-- AIM --
Hand back each line, unchanged, from the top down to the line where "FACE_GAP = 0.0003" sits.
-- start of DATASET EXCERPT --
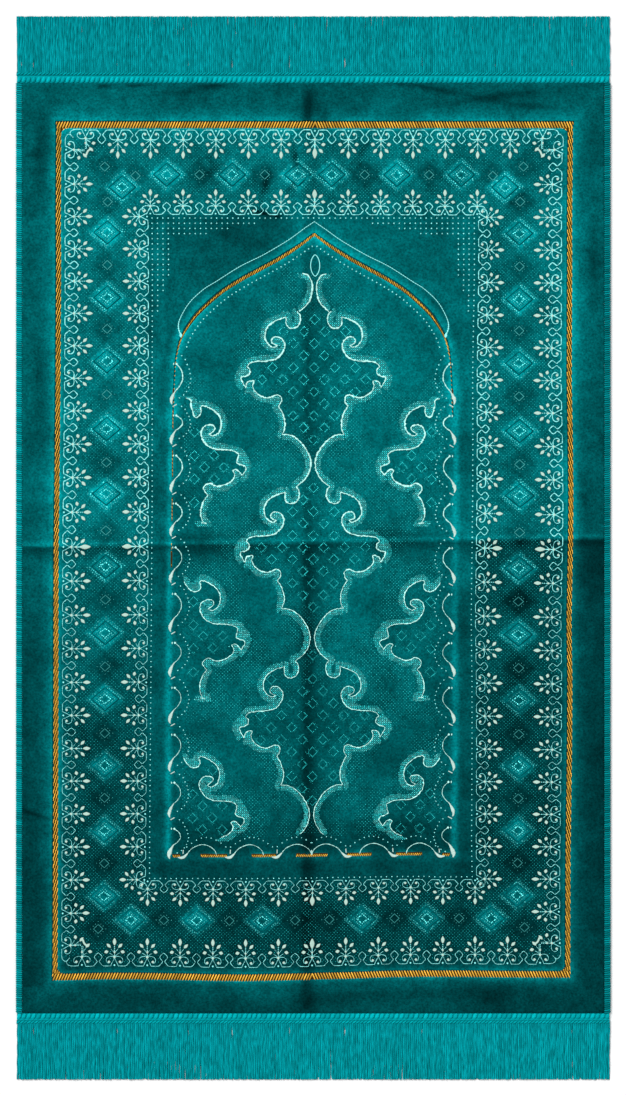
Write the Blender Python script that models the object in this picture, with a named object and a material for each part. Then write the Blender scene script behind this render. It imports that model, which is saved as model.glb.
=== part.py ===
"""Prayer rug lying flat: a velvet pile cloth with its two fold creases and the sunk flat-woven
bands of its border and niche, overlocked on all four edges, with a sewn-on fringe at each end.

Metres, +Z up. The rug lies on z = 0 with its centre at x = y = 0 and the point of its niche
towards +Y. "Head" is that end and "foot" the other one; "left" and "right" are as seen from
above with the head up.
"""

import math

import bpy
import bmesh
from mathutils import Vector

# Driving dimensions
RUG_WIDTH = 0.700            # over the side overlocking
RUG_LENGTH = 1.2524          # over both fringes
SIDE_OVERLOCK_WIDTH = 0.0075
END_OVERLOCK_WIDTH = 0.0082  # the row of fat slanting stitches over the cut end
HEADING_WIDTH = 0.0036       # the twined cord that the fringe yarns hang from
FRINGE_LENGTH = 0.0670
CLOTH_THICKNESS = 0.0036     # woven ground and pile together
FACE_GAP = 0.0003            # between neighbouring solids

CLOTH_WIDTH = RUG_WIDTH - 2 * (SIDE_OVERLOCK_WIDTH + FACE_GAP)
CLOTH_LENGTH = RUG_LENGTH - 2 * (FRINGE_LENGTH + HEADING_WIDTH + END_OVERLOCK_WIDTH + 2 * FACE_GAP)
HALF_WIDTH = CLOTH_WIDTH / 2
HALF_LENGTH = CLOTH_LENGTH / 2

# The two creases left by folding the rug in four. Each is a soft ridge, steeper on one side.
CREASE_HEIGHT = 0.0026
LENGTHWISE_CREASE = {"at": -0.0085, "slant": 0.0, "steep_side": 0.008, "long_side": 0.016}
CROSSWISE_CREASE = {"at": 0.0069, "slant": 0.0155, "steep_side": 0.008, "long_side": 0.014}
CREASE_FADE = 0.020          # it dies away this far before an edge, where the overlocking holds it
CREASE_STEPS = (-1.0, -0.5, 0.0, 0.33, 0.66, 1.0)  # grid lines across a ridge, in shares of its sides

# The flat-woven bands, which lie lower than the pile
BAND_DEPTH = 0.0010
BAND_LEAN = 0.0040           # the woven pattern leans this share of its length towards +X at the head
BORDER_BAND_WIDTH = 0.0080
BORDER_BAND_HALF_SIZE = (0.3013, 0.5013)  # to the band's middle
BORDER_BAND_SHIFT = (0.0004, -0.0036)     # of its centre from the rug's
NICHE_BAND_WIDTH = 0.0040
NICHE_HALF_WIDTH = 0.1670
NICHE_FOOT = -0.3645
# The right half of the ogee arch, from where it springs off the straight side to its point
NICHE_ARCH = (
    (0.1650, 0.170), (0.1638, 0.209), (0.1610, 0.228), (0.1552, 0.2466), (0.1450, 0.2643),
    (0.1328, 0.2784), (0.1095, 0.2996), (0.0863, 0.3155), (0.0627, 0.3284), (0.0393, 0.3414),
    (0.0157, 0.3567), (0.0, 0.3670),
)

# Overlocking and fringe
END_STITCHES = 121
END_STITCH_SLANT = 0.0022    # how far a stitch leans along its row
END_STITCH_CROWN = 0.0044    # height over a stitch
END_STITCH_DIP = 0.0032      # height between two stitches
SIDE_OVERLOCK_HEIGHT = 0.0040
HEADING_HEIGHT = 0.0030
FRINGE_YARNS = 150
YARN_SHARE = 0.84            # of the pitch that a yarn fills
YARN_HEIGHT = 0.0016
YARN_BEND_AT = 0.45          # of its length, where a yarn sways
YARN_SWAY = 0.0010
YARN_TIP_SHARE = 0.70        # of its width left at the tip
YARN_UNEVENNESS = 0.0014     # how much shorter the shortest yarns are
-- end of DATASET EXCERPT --
-- CORRECT OUTPUT --
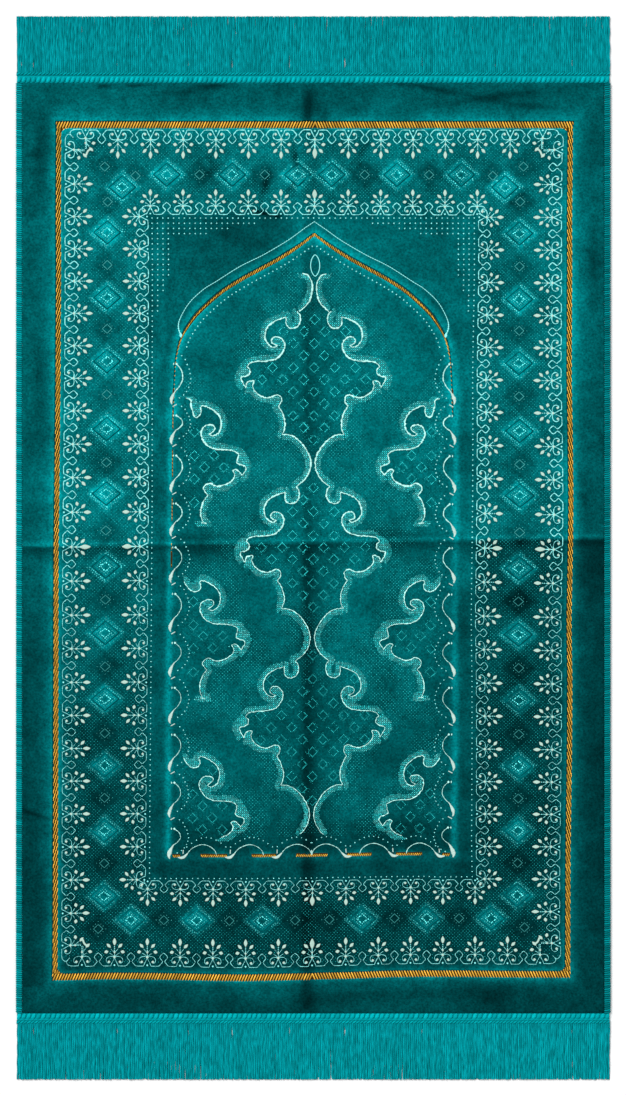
Write the Blender Python script that models the object in this picture, with a named object and a material for each part. Then write the Blender scene script behind this render. It imports that model, which is saved as model.glb.
=== part.py ===
"""Prayer rug lying flat: a velvet pile cloth with its two fold creases and the sunk flat-woven
bands of its border and niche, overlocked on all four edges, with a sewn-on fringe at each end.

Metres, +Z up. The rug lies on z = 0 with its centre at x = y = 0 and the point of its niche
towards +Y. "Head" is that end and "foot" the other one; "left" and "right" are as seen from
above with the head up.
"""

import math

import bpy
import bmesh
from mathutils import Vector

# Driving dimensions
RUG_WIDTH = 0.700            # over the side overlocking
RUG_LENGTH = 1.2524          # over both fringes
SIDE_OVERLOCK_WIDTH = 0.0075
END_OVERLOCK_WIDTH = 0.0082  # the row of fat slanting stitches over the cut end
HEADING_WIDTH = 0.0036       # the twined cord that the fringe yarns hang from
FRINGE_LENGTH = 0.0670
CLOTH_THICKNESS = 0.0036     # woven ground and pile together
FACE_GAP = 0.0003            # between neighbouring solids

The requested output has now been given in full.